I would say that to move the head sideways is a gesture for 'no'.

So, a lesbian asked a straight female:

Voulez vous coucher avec moi?

The answer is a sideways movement by which the straight female, we assume, wants to express the proposition:

"No, I don't want to 'sleep' with you".

At this level, it's hard to see how she can CANCEL the sign -- e.g. if she is being ironic.

So, I would think that

sideways movement of head ⊃ "no"

rather than the weaker

sideways movement of head +> "no" (where "+>" signifies 'implies').

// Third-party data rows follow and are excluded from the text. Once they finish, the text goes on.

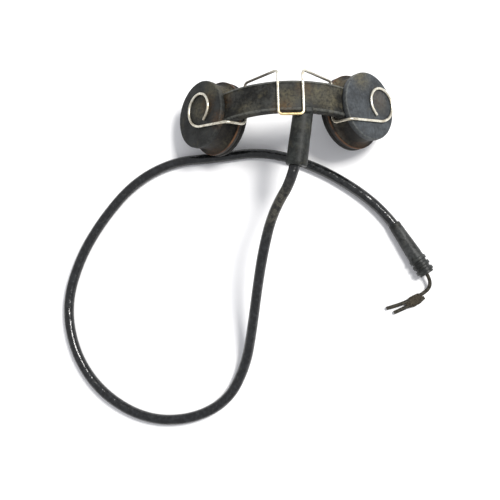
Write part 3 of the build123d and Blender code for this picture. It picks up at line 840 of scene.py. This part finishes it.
def half_of(piece, name, side):
    """One half of a piece that crosses the middle of the band, closed where it is cut."""
    half = piece.copy()
    half.data = piece.data.copy()
    half.name = name
    bpy.context.scene.collection.objects.link(half)
    take(half)
    bpy.ops.object.mode_set(mode="EDIT")
    bpy.ops.mesh.select_all(action="SELECT")
    bpy.ops.mesh.bisect(plane_co=(0, 0, 0), plane_no=(side, 0, 0), use_fill=True, clear_inner=True)
    bpy.ops.object.mode_set(mode="OBJECT")
    return half


def bends(piece):
    """Leaves the piece's place in its mesh."""
    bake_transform(piece)


def band_halves(finish):
    """The band, cut to fit round both capsules, in two halves."""
    whole = band_piece()
    uneven(whole, height=0.22, size=8.0)
    for side in SIDES.values():
        cut_away(whole, capsule_cutter(side))
    for name, side in SIDES.items():
        half = half_of(whole, f"{name}_rubber_band", side)
        smooth(half, angle=38)
        finish_piece(half, None, finish, "band_cover")
        bends(half)
    bpy.data.objects.remove(whole)


def copy_of_node(node, name):
    """A free copy of a hidden piece of the part, with its corners merged, to go with the rubber round it.
    """
    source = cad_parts[node]
    made = source.copy()
    made.data = source.data.copy()
    made.parent = None
    made.name = name
    for key in list(made.keys()):
        del made[key]
    bpy.context.scene.collection.objects.link(made)
    take(made)
    bpy.ops.mesh.customdata_custom_splitnormals_clear()
    bpy.ops.object.mode_set(mode="EDIT")
    bpy.ops.mesh.select_all(action="SELECT")
    bpy.ops.mesh.remove_doubles(threshold=MERGE)
    bpy.ops.object.mode_set(mode="OBJECT")
    return made


def inside_the_band(leaf_finish, lead_finish):
    """The leaf spring in two halves, and the leads, which go with the band."""
    leaf = copy_of_node("leaf_spring", "leaf")
    for name, side in SIDES.items():
        half = half_of(leaf, f"{name}_leaf_spring", side)
        smooth(half, angle=30)
        finish_piece(half, None, leaf_finish, "leaf_spring")
        bends(half)
        leads = copy_of_node(f"{name}_leads", f"{name}_inner_leads")
        smooth(leads, angle=60)
        finish_piece(leads, None, lead_finish, f"{name}_leads")
        bends(leads)
    bpy.data.objects.remove(leaf)


# ---- boot ----
def turn_to(direction):
    """The turn that takes z to a direction."""
    return direction.to_track_quat("Z", "Y").to_matrix().to_4x4()


def boot(finish):
    """Tapered sleeve on the band's lower edge, moulded in one with a lip over the band's face."""
    long = BOOT_RUN.length
    outline = [
        (0, 0),
        (BOOT_ROOT_R, 0),
        (BOOT_ROOT_R, BOOT_WAIST),
        *[(BOOT_END_R + wider, long + height) for wider, height in BOOT_END_OUTLINE],
        *arc((BOOT_END_R - BOOT_EDGE, long - BOOT_EDGE), BOOT_EDGE, 0, 90, steps=5),
        (CORD_R + BOOT_MOUTH_WIDER, long),
        (CORD_R + GAP, long - BOOT_MOUTH_WIDER),
        (CORD_R + GAP, long - BOOT_BORE_DEEP),
        (0, long - BOOT_BORE_DEEP),
    ]
    piece = turned("cable_boot_sleeve", outline, longest=1.0, around=96)
    settle(piece, Matrix.Translation(BOOT_ROOT * MM) @ turn_to(BOOT_AXIS))
    shoulder = lip_block()
    take(piece)
    shoulder.select_set(True)
    bpy.ops.object.join()
    apply_modifier(piece, "REMESH", mode="VOXEL", voxel_size=BOOT_VOXEL * MM)
    apply_modifier(piece, "SMOOTH", factor=0.5, iterations=4)
    uneven(piece, height=0.35, size=6.0)
    take(piece)
    bpy.ops.object.shade_smooth()
    finish_piece(piece, "band", finish, "cable_boot")


def lip_block():
    """The raised shoulder by which the boot holds the band's face, just right of the wire."""
    clear_selection()
    bpy.ops.mesh.primitive_cube_add(size=1)
    block = bpy.context.object
    block.name = "lip"
    block.scale = (LIP_LONG * MM, LIP_ACROSS * MM, LIP_TALL * MM)
    bpy.ops.object.transform_apply(location=False, rotation=False, scale=True)
    apply_modifier(block, "BEVEL", width=LIP_RISE * MM, segments=4)
    middle = arch_point(BAND_R + LIP_RISE - LIP_TALL / 2, LIP_ANGLE, LIP_Y)
    settle(block, Matrix.Translation(middle * MM) @ Matrix.Rotation(radians(LIP_ANGLE), 4, "Y"))
    return block


# ---- the cord's far end ----
def end_sleeve(finish):
    """Tapered sleeve with three worn collars."""
    bore = CORD_R + GAP
    start_r = SLEEVE_START_R
    outline = [(0, SLEEVE_GRIP), (bore, SLEEVE_GRIP), (bore, SLEEVE_EDGE), (start_r - SLEEVE_EDGE, 0)]
    outline += [(start_r, SLEEVE_EDGE_LONG), (SLEEVE_END_R, SLEEVE_LONG)]
    e = COLLAR_EDGE
    for i in range(COLLAR_COUNT):
        foot = SLEEVE_LONG + COLLAR_PITCH * i
        top = foot + COLLAR_WIDE
        outline += arc((COLLAR_R - e, foot + e), e, -90, 0, steps=4)
        outline += arc((COLLAR_R - e, top - e), e, 0, 90, steps=4)
        outline += [(COLLAR_GROOVE_R, top), (COLLAR_GROOVE_R, foot + COLLAR_PITCH)]
    outline += [(0, SLEEVE_WHOLE)]
    piece = turned("ribbed_sleeve", outline, longest=0.9, around=96)
    uneven(piece, height=0.4, size=3.5)
    settle(piece, Matrix.Translation(SLEEVE_START * MM) @ turn_to(SLEEVE_AXIS))
    smooth(piece, angle=45)
    finish_piece(piece, "band", finish, "ribbed_end_sleeve")
    return piece


def cut_leads(finish):
    """Two insulated leads, cut off: one from inside the sleeve and one beside it."""
    outlet = SLEEVE_START + SLEEVE_AXIS * SLEEVE_WHOLE
    long_points = [outlet - SLEEVE_AXIS * LEAD_GRIP, outlet + SLEEVE_AXIS * LEAD_OUT, *LONG_LEAD]
    made = []
    for name, points in {"long_cut_lead": long_points, "short_cut_lead": SHORT_LEAD}.items():
        lead = smooth_tube(f"{name}_wire", points, CUT_LEAD_R, LEAD_SWELL)
        finish_piece(lead, "band", finish, name)
        made.append(lead)
    return made


def tape_lump(finish):
    """Fibrous old tape wrapped round both leads, flat and ragged at its ends."""
    outline = [(TAPE_WIDE / 2 * r, TAPE_LONG / 2 * z) for r, z in TAPE_OUTLINE]
    piece = turned("tape_wrap", outline, longest=0.4, around=72)
    piece.scale = (1, TAPE_TALL / TAPE_WIDE, 1)
    settle(piece)
    uneven(piece, height=0.9, size=1.4)
    turn = radians(TAPE_TURN)
    along = Vector((cos(turn), sin(turn), 0))
    across = Vector((-sin(turn), cos(turn), 0))
    axes = Matrix((across, along.cross(across), along)).transposed().to_4x4()
    settle(piece, Matrix.Translation(TAPE_CENTRE * MM) @ axes)
    smooth(piece, angle=60)
    finish_piece(piece, "band", finish, "lead_tie")
    return piece


# ---- pieces of the part that show as they are ----
def finish_node(node, material):
    """Gives a piece of the part its finish."""
    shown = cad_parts[node]
    shown.data.materials.clear()
    shown.data.materials.append(material)


# ---- floor and light ----
FLOOR_WIDE = 6.0
FLOOR_COLOUR = (0.9, 0.9, 0.905, 1)
KEY_PLACE = (0.55, 0.25, 1.05)
KEY_WIDE = 0.35
KEY_POWER = 17.0
KEY_COLOUR = (1.0, 0.985, 0.96)
STUDIO_COLOUR = (0.95, 0.96, 1.0, 1)
STUDIO_STRENGTH = 0.72


def floor():
    """A plain pale floor."""
    clear_selection()
    bpy.ops.mesh.primitive_plane_add(size=FLOOR_WIDE)
    made = bpy.context.object
    made.name = "floor"
    made.data.materials.append(Finish("pale_floor").done(FLOOR_COLOUR, 0.9, specular=0.1))


def key_light():
    """A soft square light, high on the right, that faces the headset."""
    data = bpy.data.lights.new("key", "AREA")
    data.size = KEY_WIDE
    data.energy = KEY_POWER
    data.color = KEY_COLOUR
    made = bpy.data.objects.new("key", data)
    bpy.context.scene.collection.objects.link(made)
    made.location = KEY_PLACE
    made.rotation_euler = (-Vector(KEY_PLACE)).to_track_quat("-Z", "Y").to_euler()


def surroundings():
    """An even white studio."""
    world = bpy.data.worlds.new("studio")
    world.use_nodes = True
    background = world.node_tree.nodes["Background"]
    background.inputs["Color"].default_value = STUDIO_COLOUR
    background.inputs["Strength"].default_value = STUDIO_STRENGTH
    bpy.context.scene.world = world


# ---- the headset, piece by piece ----
CAP_RUBBERS = {
    "left": worn_rubber(
        "left_cap_rubber",
        dark=(0.007, 0.0075, 0.007),
        light=(0.026, 0.028, 0.027),
        dusty=0.4,
        patches=LEFT_CAP_PATCHES,
        stains=CAP_STAINS,
        edge=cap_edge_wear_and_highlight(-1),
        # Weak painted highlight on the left cap's edge, which faces away from the key light.
        edge_wear_and_highlight=0.12,
    ),
    "right": worn_rubber(
        "right_cap_rubber",
        dark=(0.026, 0.029, 0.032),
        light=(0.06, 0.068, 0.075),
        dusty=0.3,
        patches=RIGHT_CAP_PATCHES,
        stains=CAP_STAINS,
        edge=cap_edge_wear_and_highlight(1),
        # Stronger painted highlight on the right cap's edge, which faces the key light.
        edge_wear_and_highlight=0.35,
    ),
}
CUP_RUBBER = worn_rubber(
    "cup_rubber",
    dark=(0.006, 0.0055, 0.005),
    light=(0.03, 0.026, 0.021),
    dusty=0.5,
    patches=CUP_PATCHES,
    stains=CUP_STAINS,
)
PAD_RUBBER = worn_rubber("pad_rubber", dark=(0.005, 0.005, 0.0045), light=(0.018, 0.016, 0.014), dusty=0.2)
BAND_RUBBER = worn_rubber(
    "band_rubber",
    dark=(0.006, 0.006, 0.0055),
    light=(0.034, 0.035, 0.032),
    dusty=0.55,
    patches=BAND_DUST_PATCHES,
    stains=BAND_STAINS,
    edge=band_edge_wear_and_highlight,
)
BOOT_RUBBER = worn_rubber(
    "boot_rubber",
    dark=(0.008, 0.009, 0.0085),
    light=(0.03, 0.033, 0.031),
    dusty=0.4,
    patches=BOOT_PATCHES,
    shine=0.5,
)
SLEEVE_RUBBER = worn_rubber(
    "sleeve_rubber", dark=(0.012, 0.013, 0.013), light=(0.05, 0.053, 0.052), dusty=0.3, shine=0.42
)
LEAF_STEEL = plain_metal("leaf_steel", (0.4, 0.39, 0.37), (0.2, 0.17, 0.14))
LEAD_JACKET = plain_moulding("lead_jacket", (0.014, 0.013, 0.01), (0.06, 0.054, 0.04))
METALS = {
    "diaphragm_steel": ((0.42, 0.42, 0.41), (0.3, 0.29, 0.27)),
    "magnet_metal": ((0.3, 0.3, 0.31), (0.2, 0.2, 0.2)),
    "pole_iron": ((0.25, 0.25, 0.25), (0.14, 0.12, 0.1)),
    "screw_brass": ((0.7, 0.5, 0.2), (0.4, 0.28, 0.12)),
    "rivet_steel": ((0.45, 0.44, 0.42), (0.25, 0.22, 0.18)),
}
MOULDINGS = {
    "clamp_plastic": ((0.02, 0.018, 0.016), (0.05, 0.045, 0.04)),
    "coil_winding": ((0.32, 0.1, 0.03), (0.22, 0.06, 0.02)),
    "strip_board": ((0.12, 0.05, 0.02), (0.07, 0.03, 0.015)),
}
SLOT_FINISHES = {"can_metal": rusty_metal("rusted_steel"), "spring_wire": sprung_wire("arm_wire")}
SLOT_FINISHES.update({slot: plain_metal(slot, *colours) for slot, colours in METALS.items()})
SLOT_FINISHES.update({slot: plain_moulding(slot, *colours) for slot, colours in MOULDINGS.items()})
SLOT_OF_NODE = {
    "capsule_can": "can_metal",
    "diaphragm": "diaphragm_steel",
    "clamp_ring": "clamp_plastic",
    "magnet": "magnet_metal",
    "pole_pieces": "pole_iron",
    "coils": "coil_winding",
    "terminal_strip": "strip_board",
    "terminal_screws": "screw_brass",
    "anchor_rivets": "rivet_steel",
    "wire_arm": "spring_wire",
}

for side_name, side in SIDES.items():
    cap(side_name, side, CAP_RUBBERS[side_name])
    cup(side_name, side, CUP_RUBBER)
    pad(side_name, side, PAD_RUBBER)
    for node, slot in SLOT_OF_NODE.items():
        finish_node(f"{side_name}_{node}", SLOT_FINISHES[slot])
finish_node("wire_bridge", sprung_wire("bridge_wire", TARNISH_PATCHES, GOLD_PATCHES))
band_halves(BAND_RUBBER)
inside_the_band(LEAF_STEEL, LEAD_JACKET)
boot(BOOT_RUBBER)
sleeve = end_sleeve(SLEEVE_RUBBER)
leads = cut_leads(LEAD_JACKET)
tape = tape_lump(wrapped_tape("old_tape"))

floor()
key_light()
surroundings()
bpy.context.scene.view_settings.view_transform = "Standard"
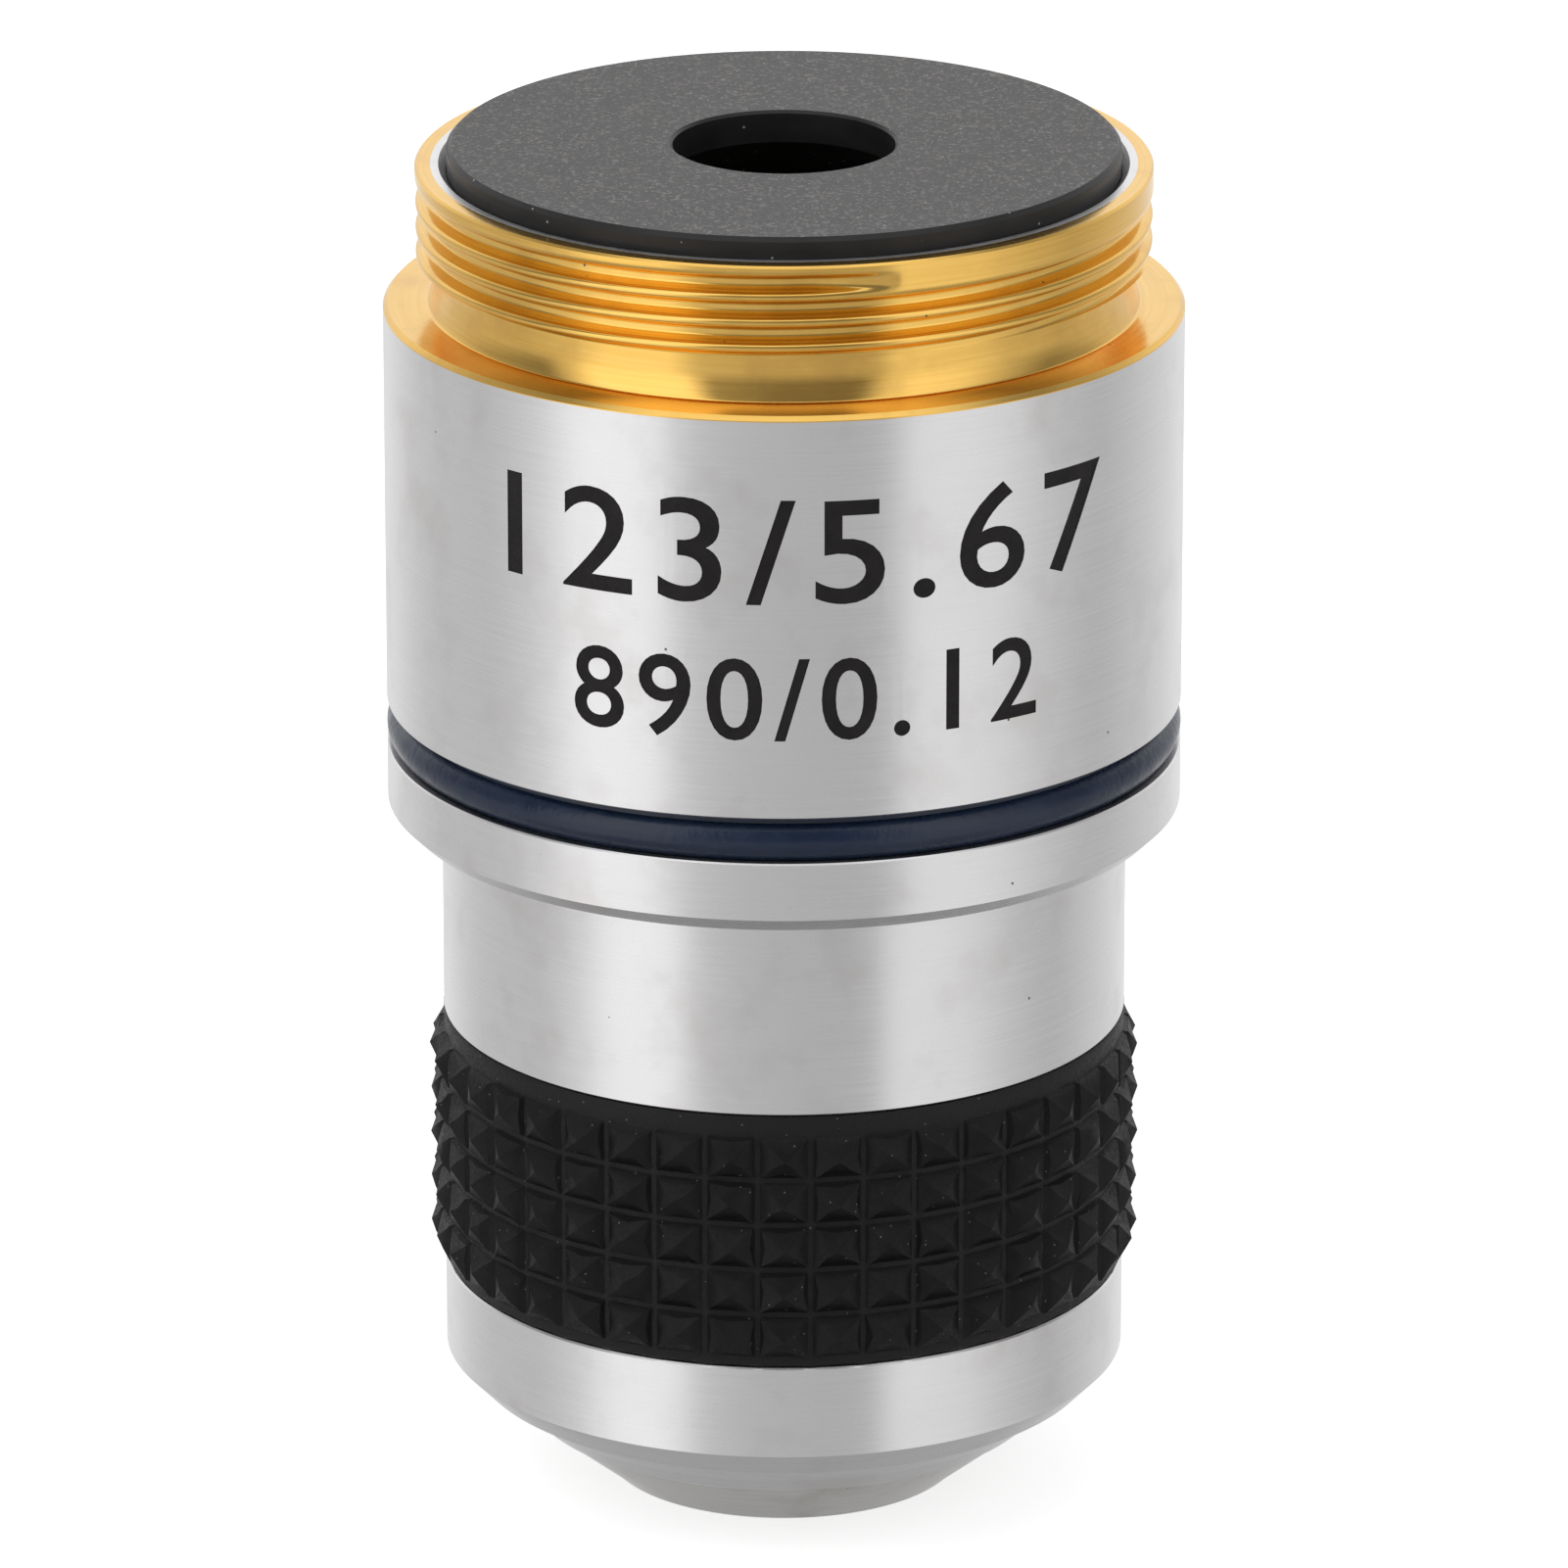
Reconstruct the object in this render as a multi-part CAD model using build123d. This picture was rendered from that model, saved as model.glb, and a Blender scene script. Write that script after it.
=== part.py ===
from build123d import *
from math import asin, cos, pi, sin, sqrt, tan
import os

# A spring-loaded microscope objective, standing on its nose. Millimetres.
# The nose's flat face is z = 0 and +Z runs up the optical axis to the mounting thread.

# Front sleeve: the narrow silver tube with the stepped cone at its end
sleeve_wall = 2.0
mouth_height = 1.76
mouth_band_width = 0.49
mouth_band_rise = 0.47
middle_band_rise = 0.665
outer_band_width = 0.75
outer_band_rise = 0.775
sleeve_front_length = 4.53
sleeve_rear_length = 5.79
sleeve_seat_depth = 1.5
spigot_step = 0.7
spigot_length = 4.03
mouth_lip_length = 1.24

# Rubber grip, in a groove round the sleeve
grip_height = 7.39
grip_groove_depth = 0.55
grip_stand_out = 0.02
grip_rows = 5
grip_columns = 41
pyramid_height = 0.38
row_pitch = 1.31
groove_width = 0.22
grip_bottom_strip = 0.28

# Barrel: the large silver body, wider than its thread by the shoulder and wider than the sleeve
shoulder_width = 0.9
barrel_step = 1.5
barrel_length = 14.63
barrel_bottom_chamfer = 0.4
shoulder_chamfer = 0.12
chamber_step = 0.5
chamber_relief = 0.1

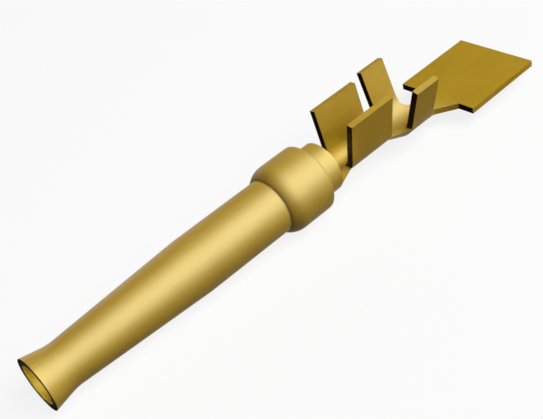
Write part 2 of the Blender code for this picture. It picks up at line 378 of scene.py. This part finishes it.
@dataclass
class Blank:
    """The flat blank behind the ring, which is rolled up into the trough."""

    front: SocketFront = field(default_factory=SocketFront)
    wire_x: float = 10.503
    wire_length: float = 1.709
    wire_radius: float = 0.408
    wire_floor_z: float = -0.340
    wire_rise: float = 1.310
    wire_lean: float = 10.0
    insulation_x: float = 12.845
    insulation_length: float = 0.959
    insulation_radius: float = 0.664
    insulation_rise: float = 1.277
    insulation_lean: float = 16.1
    tab_x: float = 14.931
    tab_length: float = 3.030
    tab_width: float = 2.780
    tab_z: float = -0.565
    link_round: float = 0.351
    link_flare_deg: float = 36.0
    link_width: float = 1.702
    link_flat_length: float = 0.520
    link_steps: int = 20
    link_first_deg: float = 18.0
    fold_steps: int = 8

    def sections(self) -> list[Section]:
        """The rolled rows of the trough.

        Returns:
            The ring's end, then the start and end of the wire wings and of the rear wings.
        """
        sheet = self.front.sheet
        ring = self.front.ring_radius
        wire = (self.wire_radius, self.wire_floor_z, 90 - self.wire_lean, self.wire_rise)
        rear = (
            self.insulation_radius, self.tab_z, 90 - self.insulation_lean, self.insulation_rise,
        )
        return [
            Section(self.front.ring_rear_x, ring - sheet, sheet - ring),
            Section(self.wire_x, *wire),
            Section(self.wire_x + self.wire_length, *wire),
            Section(self.insulation_x, *rear),
            Section(self.insulation_x + self.insulation_length, *rear),
        ]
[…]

But at the level of gestures I think the main symbol is something like (M), i.e. plain 'mean' -- which Grice says MUST be done 'duty' by imply:

sideways movement of head (M) "no".

-----

This conforms with common sense. While words do have compositional semantics -- some of them: eg.

"I didn't know she was a lesbian"

"You still don't"

-----

LESBIAN: +FEMALE & FEMALE-LOVING

'You still don't" may ambiguous in scope -- cfr. Harnish, "I didn't know she had an abortion").

U may be contradicting the belief that 'she' likes females. But he may just as well be contradicting the belief that 'she' is a female in the first place.

----

(This, alas, seems to be one fear by some lesbians -- vide the google hit where I quote from Butler, "I became a lesbian" -- where another hit goes, "'Butler' plays the lesbian game, ... because there is the connotation that a lesbian is not a woman'".)

Butler has a wonderful sense of humour, and I praise it for it. She is also very 'clever', as the French say. As she likes to say,

(from memory)

"This woman at one of my talks, said that she had survived lesbian feminism and still loved women. I thought that was pretty funny.' The funny-p thing is that the sound that funny-h!

----

Butler has also said, -- from memory -- "I sound like an old person. I still identify myself as a lesbian".

She is referring to the queer-theorists, the queer simpliciter, the queers, and the rest of them -- including clever, perceptive straights! Or not!